On 14 September, the first day of the ‘Right Cause’ party conference, Prokhorov’s opponents, apparently at the behest of the Kremlin, seized control of the party. By a vote of 75 to nil with two abstentions, Prokhorov was dismissed as party leader. The putsch against Prokhorov was led by Bogdanov, who had won 1.3% of the ballot in his 2008 presidential run, which represented fewer votes than the two million alleged supporters who had signed up to support his nomination. The co-conspirator was the lawyer Andrei Dunayev, the head the Moscow party organisation. Both had clearly been incited to oust Prokhorov by Surkov, working through his deputy responsible for party management, Radi Khabirov. The mutiny provoked Prokhorov to leave the party, but he did not go quietly. ‘I personally call on those who back me to leave that puppet Kremlin party’, Prokhorov told his supporters at a hastily convened breakaway party conference at the Russian Academy of Sciences. On 15 September Prokhorov resigned and launched a tirade against Surkov, but was careful not to criticise either Medvedev or Putin: ‘We have a puppeteer in the country, who long ago privatised the political system and who for a long time has disinformed the leadership of the country about what is happening in the political system, who pressures the media, places people [in the media] and tries to manipulate public opinion’. In return, as if to prove Prokhorov’s point, he not only disappeared from the television screens and joined the category of non-persons, like Nemtsov, Kasyanov and others who had fallen foul of the Kremlin, but also became the object of character assassination. Fears were voiced that the retribution would not stop there, and that he would become another Mikhail Khodorovsky – the subject of a political trial to demonstrate the futility of revolting against the regime.

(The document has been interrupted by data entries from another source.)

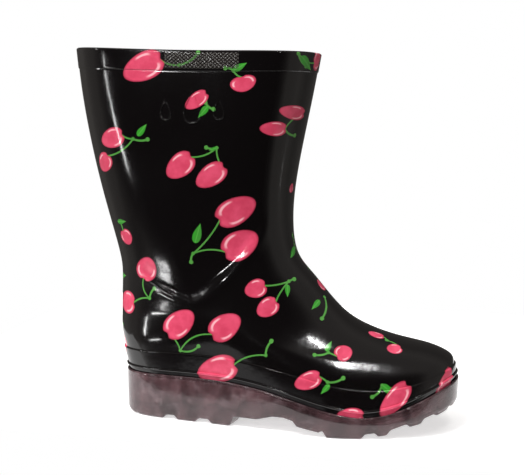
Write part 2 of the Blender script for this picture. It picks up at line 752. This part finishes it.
# The ankle fold on the outer side: a line of (turn, height) places, where the flat of the leg
# ends in a V and the foot swells out below it
FOLD = (
    (0.7, 7.2), (1.0, 6.6), (1.2, 6.15), (1.32, 6.0),
    (1.45, 6.3), (1.75, 7.1), (2.2, 8.25), (2.6, 8.95),
)
FOLD_DEPTH = 1.5
FOLD_RIDGE = 0.35


def ankle_fold(u, height):
    """How far the shell stands out, in mm, near the ankle fold."""
    line = np.array(FOLD)
    above = height - np.interp(u, line[:, 0], line[:, 1])
    sunk = smoothstep(above, -0.1, 0.3) * (1 - smoothstep(above, 0.3, 3.2))
    ridge = np.exp(-(((above + 0.16) / 0.17) ** 2))
    ends = smoothstep(u, 0.72, 1.0) * (1 - smoothstep(u, 2.25, 2.6))
    return ends * (FOLD_RIDGE * ridge - FOLD_DEPTH * sunk)


def build_upper(material):
    """The leg and foot shell, from under the foxing band to the rim, with a rolled rim edge."""
    heights = [*np.arange(0.9, 7, 0.06), *np.arange(7, 11.5, 0.04), 11.5, 11.55, 11.62]
    profile = [(height, 0.0) for height in heights] + [(11.64, -0.6), (RIM, -0.7)]
    turns = even_turns(AROUND)
    rings = [skin(turns, height, out + ankle_fold(turns, height)) for height, out in profile]
    rings += skin_rings([(height, WALL_IN) for height in [RIM, *np.arange(11.6, 0.9, -0.3), 0.9]])
    return wall("upper_leg_and_foot", rings, material, "printed_pvc", replaced=("upper_shell",))


def build_collar(material):
    """The band round the rim: a soft step at its lower edge and a rounded top."""
    edge, sunk, inside, shoulder = 0.03, -0.3, -0.75, RIM - 0.035
    profile = [(COLLAR_FROM, sunk)]
    for a in np.linspace(0.2, math.pi / 2, 6):
        height = COLLAR_FROM + edge * (1 - math.cos(a))
        profile.append((height, sunk + (COLLAR_PROUD - sunk) * math.sin(a)))
    profile += [(height, COLLAR_PROUD) for height in np.linspace(COLLAR_FROM + 0.06, shoulder, 8)]
    middle, half = (COLLAR_PROUD + WALL_IN) / 2, (COLLAR_PROUD - WALL_IN) / 2
    for a in np.linspace(0.15, math.pi - 0.15, 14):
        profile.append((shoulder + (RIM - shoulder) * math.sin(a), middle + half * math.cos(a)))
    profile += [(shoulder, WALL_IN), (RIM - 0.2, WALL_IN), (RIM - 0.2, inside), (COLLAR_FROM, inside)]
    rings = skin_rings(profile)
    return wall("collar_rim_band", rings, material, "printed_pvc", replaced=("collar_band",))


def build_foxing(material):
    """The raised band round the foot, with a rounded step at its top edge."""
    edge, inside, sunk, foot = 0.07, -0.5, -0.2, 0.02
    profile = [(foot, inside), (foot, FOXING_PROUD)]
    profile += [(height, FOXING_PROUD) for height in np.linspace(0.06, FOXING_TOP - edge, 24)]
    for a in np.linspace(0.15, math.pi / 2, 8):
        out = sunk + (FOXING_PROUD - sunk) * math.cos(a)
        profile.append((FOXING_TOP - edge + edge * math.sin(a), out))
    profile.append((FOXING_TOP, inside))
    rings = skin_rings(profile)
    return wall("foot_band", rings, material, "printed_pvc", replaced=("foxing_band",))


# How far the sole's lip laps up, in rings: along the foot, and over the toe
LIP_RINGS, TOE_LIP_RINGS, TOE_LIP_FROM = 0.11, 0.5, 0.72
LIP_IN, LIP_OUT = 1.25, 3.0
BEAD_RISE, BEAD_RADIUS, BEAD_STANDS = 0.17, 0.95, 0.35


def lip_rings(u):
    return LIP_RINGS + (TOE_LIP_RINGS - LIP_RINGS) * smoothstep(forward_of(u), TOE_LIP_FROM, 1)


def build_bead(material):
    """The bead just above the sole's lip."""
    turns = even_turns(AROUND)
    rings = []
    for angle in even_turns(12):
        rise = BEAD_RISE + BEAD_RADIUS * math.sin(angle) / RING_RISE
        out = FOXING_PROUD + BEAD_STANDS + BEAD_RADIUS * math.cos(angle)
        rings.append(skin(turns, lip_rings(turns) + rise, out))
    return wall("foot_bead", rings, material, "printed_pvc", replaced=("welt_bead",))


HEEL_BARS = ((-88, -67), (-57, -42), (-31, -16))
BALL_BARS = ((33, 50), (54, 79), (89, 96), (110, 118), (127, 134))
# The bars' lower edge, as (x, z), from behind the heel to beyond the toe
TREAD_LINE = (
    (-112, 5), (-102, 2.4), (-90, 0), (-16, 0), (-13.5, 7), (4, 7.4), (16, 11), (24, 11.2),
    (31, 9.5), (33, 6), (50, 3), (54, 0), (79, 0), (89, 1.6), (96, 2.8), (110, 8.2), (118, 10.2),
    (127, 14.5), (134, 17.2), (144, 21.5),
)
GROOVE_DEPTH = 2.8
GROOVE_EDGE = 2.2


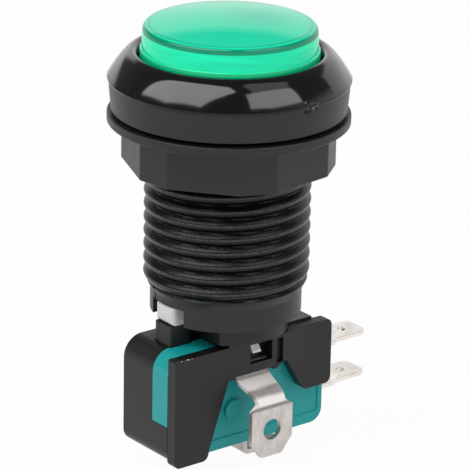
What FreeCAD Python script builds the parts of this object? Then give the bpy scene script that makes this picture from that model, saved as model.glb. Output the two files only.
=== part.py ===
"""Illuminated push button for a game cabinet, with its clamp nut, lamp holder and snap-action switch.

Millimetres, +Z up. The origin is on the button's axis, at the underside of the bezel, where the panel lies.
The switch hangs below, with its length along X, its tabs at +X and its cover facing -Y.
"""
import FreeCAD, Part
import math
import os

# How far a cutter passes the faces it opens, and how far joined pieces overlap
OVER = 1.0
OVERLAP = 0.1

# Bezel: a flared ring with a sharp shoulder, and a side that draws in to the panel
SHOULDER_R = 16.92
SHOULDER_Z = 4.34
SHOULDER_LIP = 0.22
SHOULDER_LIP_DROP = 0.34
BEZEL_DRAW = 0.34
BEZEL_FOOT_R = SHOULDER_R - SHOULDER_LIP - BEZEL_DRAW
OPENING_R = 12.7
OPENING_EDGE_Z = 7.51
CROWN_PULL_R = 13.64
CROWN_PULL_Z = 9.76
CROWN_RINGS = 4

# Barrel: a right-hand thread that runs out in a taper, and a plain skirt
THREAD_R = 11.7
THREAD_LENGTH = 24.1
TAPER_LENGTH = 2.1
THREAD_PITCH = 2.0
THREAD_DEPTH = 0.7
THREAD_MOUTH_SHARE = 0.7
THREAD_SIDES = 24
THREAD_RELIEF = 2.0
SKIRT_R = 10.68
SKIRT_LENGTH = 3.25
BORE_R = 9.35
NOTCH_WIDTH = 7.1
NOTCH_HEIGHT = 2.45
MOULD_GROOVE_WIDTH = 0.35
MOULD_GROOVE_DEPTH = 0.2
MOULD_GROOVE_Y = 2.7

# Clamp nut
NUT_GAP = 0.55
NUT_FLANGE_INSET = 0.02
NUT_FLANGE_R = SHOULDER_R - NUT_FLANGE_INSET
NUT_FLANGE_THICKNESS = 1.35
NUT_BODY_HEIGHT = 6.15
NUT_CORNER_R = 14.95
NUT_SIDES = 6
NUT_WIDE_FACE_DEG = 40.0
NUT_TURN_DEG = -101.6
NUT_CLEARANCE = 0.08

# Lens, a cap with a low dome, a rounded edge and a wider foot
LENS_CLEARANCE = 0.28
LENS_FOOT_HEIGHT = 1.9
LENS_FOOT_STEP = 0.16
LENS_DRAFT = 0.16
LENS_SIDE_HEIGHT = 4.2
LENS_EDGE_RISE = 1.05
LENS_EDGE_INSET = 0.8
LENS_EDGE_PULL = 0.1
LENS_DOME_RISE = 1.1
LENS_DOME_RINGS = 2
LENS_EDGE_RINGS = 2
LENS_WALL = 1.2

# Plunger: head, tube and two hooked legs, sliding in the bore
TRAVEL = 2.2
TRAVEL_SPARE = 0.1
HEAD_TOP_Z = 6.6
HEAD_THICKNESS = 1.4
HEAD_CLEARANCE = 0.4
SNAP_RING_HEIGHT = 1.2
SNAP_RING_CLEARANCE = 0.05
DIFFUSER_THICKNESS = 0.8
DIFFUSER_CLEARANCE = 0.2
TUBE_CLEARANCE = 0.2
TUBE_WALL = 1.55
TUBE_LENGTH = 17.2
SPRING_SEAT_BELOW_HEAD = 7.2
SPRING_SEAT_WIDTH = 2.0
LEG_CLEARANCE = 0.1
LEG_THICKNESS = 1.5
LEG_WIDTH = 3.9
FOOT_HEIGHT = 2.65
FOOT_TOP_GAP = 0.05
FOOT_PROUD = 0.32
FOOT_ROUND = 0.9

# Shelf in the barrel that carries the return spring
SHELF_TOP_DEPTH = 18.6
SHELF_THICKNESS = 1.4
SHELF_HOLE_R = 5.4
SHELF_SLOT_CLEARANCE = 0.2
SPRING_WIRE = 1.1
SPRING_COIL_R = 6.3
SPRING_TURNS = 5
SPRING_SIDES = 16
SPRING_END_GAP = 0.02

# Bayonet of the lamp holder
PLUG_CLEARANCE = 0.35
PLUG_TOP_GAP = 0.2
PLUG_FLAT = 6.1
LUG_WIDTH = 2.5
LUG_HEIGHT = 1.6
LUG_ABOVE_RIM = 2.0
LUG_PROUD = 0.9
LUG_CLEARANCE = 0.15
TWIST_DEG = 20.0

# Switch housing
CASE_LENGTH = 27.8
CASE_HEIGHT = 15.9
CASE_THICKNESS = 10.3
CASE_WALL = 1.45
CASE_SIDE_WALL = 1.25
CASE_TOP_ROUND = 3.0
CASE_BOTTOM_ROUND = 2.0
COVER_THICKNESS = 3.55
CORNER_BLOCK_LENGTH = 5.55
CORNER_BLOCK_HEIGHT = 5.6
HOLE_R = 1.55
HOLE_FROM_END = 2.85
HOLE_FROM_EDGE = 2.8
BOSS_WALL = 0.75
COVER_BOSS_R = 1.5
COVER_BOSS_PROUD = 0.3
COVER_RECESS_DEPTH = 0.2
COVER_RIM = 1.6
COVER_ROUND = 0.5
COVER_BOSS_FROM_END = 11.6
COVER_BOSS_FROM_EDGE = 5.6
SEAM = 0.04

# Switch button, under the feet's line
BUTTON_GAP = 0.05
BUTTON_PROUD = 3.0
BUTTON_LENGTH = 3.5
BUTTON_WIDTH = 3.8
BUTTON_FROM_END = 2.95
BUTTON_HOLE_CLEARANCE = 0.1
BUTTON_COLLAR = 0.5
BUTTON_COLLAR_HEIGHT = 0.9
BUTTON_EDGE_ROUND = 0.35
STEM_R = 0.8
STEM_WIDTH = 2.4

# Works of the switch
LEVER_THICKNESS = 0.5
LEVER_WIDTH = 3.0
LEVER_TIP_ROUND = 0.9
LEVER_BELOW_TOP = 8.1
LEVER_PIVOT_FROM_BUTTON = 12.45
LEVER_END_MARGIN = 1.2
LEVER_GAP = 0.05
CONTACT_ARM = 7.0
CONTACT_R = 1.2
CONTACT_HEAD = 0.35
CONTACT_CLOSED_GAP = 0.1
CONTACT_REST_GAP = 0.05
CONTACT_FIT = 0.03
NC_CONTACT_HEAD = 0.45
NO_CONTACT_HEAD = 0.25
KNIFE_GAP = 0.07
KNIFE_EDGE = 0.24
KNIFE_HEIGHT = 0.4
KNIFE_POST = 0.9
KNIFE_SLOPE = 0.9
EAR_CLEARANCE = 0.15
EAR_RISE = 0.6
LEAF_THICKNESS = 0.25
LEAF_WIDTH = 2.6
LEAF_ARM = 9.7
LEAF_FOOT = 6.5
LEAF_HEEL_FROM_PIVOT = 3.4
LEAF_BEND = 1.0
LEAF_GAP = 0.02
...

President Dmitry Medvedev had earlier demonstratively supported Prokhorov, meeting him a few days after his assumption of the party leadership in a televised encounter. The view was encouraged that ‘Right Cause’ reflected his own views, to the degree that it was rumoured that Medvedev could even head the party one day. However, it was clear that a few months later Medvedev was thoroughly disappointed in Prokhorov’s leadership. ‘United Russia’, moreover, had always disapproved of this threat to its own hegemonic position, and this disapproval turned to concern when Prokhorov sought openly to attract some UR’s electorate. By jettisoning Prokhorov now, Medvedev consolidated his support in UR and reinforced his position in the party, which allowed him to go on to head its candidate list in the December election. However, the system as a whole had been discredited by the affair.
Political implications
The whole Prokhorov affair represented a political debacle of the first order for the Kremlin. Its competency in managing political matters was brought into question. Did they have no idea of Prokhorov’s character? The speed with which the whole Prokhorov affair unravelled could only reflect badly on the Kremlin. If ‘Right Cause’ was indeed little more than a Kremlin project, then a new leader should have been put in place far earlier, and only after considerably more vetting. The high-handedness with which Surkov managed political affairs now rebounded on to the Kremlin. Russian political life was not quite so malleable as he liked to believe; and his competence in managing the process was shown to have been exaggerated. Once the mechanisms of political management were revealed, they were rendered vulnerable. The whole Prokhorov affair is a classic case of hubris, and the collapse of the ‘Right Cause’ project threatened the Kremlin’s plans for the election as a whole.
Already ‘Just Russia’ (Spravedlivaya Rossiya) had been gutted by Sergei Mironov’s downfall and dismissal as head of the Federation Council, depriving it of administrative and political support. It increasingly looked as if ‘Just Russia’ would not be able to cross the 7% representation threshold in December. This would leave just three parties represented in parliament: United Russia, ‘the party of thieves and crooks’ as Alexei Navalny (the anti-corruption crusader) had so memorably characterised it; the Communist Party of the Russian Federation (CPRF), a tired yet relatively independent political force under its dour veteran leader, Gennady Zyuganov, with very few ideas on how to transform Russia into a dynamic, open, and modern society; and the Liberal Democratic Party of Russia (LDPR) under the fading star of Vladimir Zhirinovsky, posing as an independent party yet acutely sensing the limits of its own autonomy. Such a Duma would hardly be able to lead Medvedev’s modernisation agenda, hence his attempts to bring in new blood in the form of the liberal ‘Right Cause’.
"The whole Prokhorov affair represented a political debacle of the first order for the Kremlin. Its competency in managing political matters was brought into question. Did they have no idea of Prokhorov’s character? The speed with which the whole Prokhorov affair unravelled could only reflect badly on the Kremlin."
Earlier in the year attempts by the Party of People’s Freedom (Parnas), headed by the political veterans Kasyanov, Vladimir Milov, Nemtsov and Vladimir Ryzhkov, to register had been blocked, leaving them outside the terrain of electoral competition. ‘Right Cause’s’ implosion left only the stoutly independent Yabloko in the field. Grigory Yavlinsky was now back on active duty to lead the party list in the Duma elections, yet the party was unmanageable and thus considered unsuitable by the Kremlin. A moribund parliament, even with some Popular Front nominees, will greatly inhibit any plans for greater innovation and competitiveness.
[1] Jonas Bernstein, ‘Chubais Reportedly Behind Kremlin Bid to Tame Over SPS’, Eurasian Daily Monitor, Vol. 5, Issue 186, 29 September 2008.
[2] Francesca Mereu, ‘Liberals Form Party with State Support’, Moscow Times, 17 November 2008.
[3] Eugene Ivanov, ‘Knocked off the Right Cause’, Russia Beyond the Headlines, 19 September 2011; in JRL, 2011: 167/15.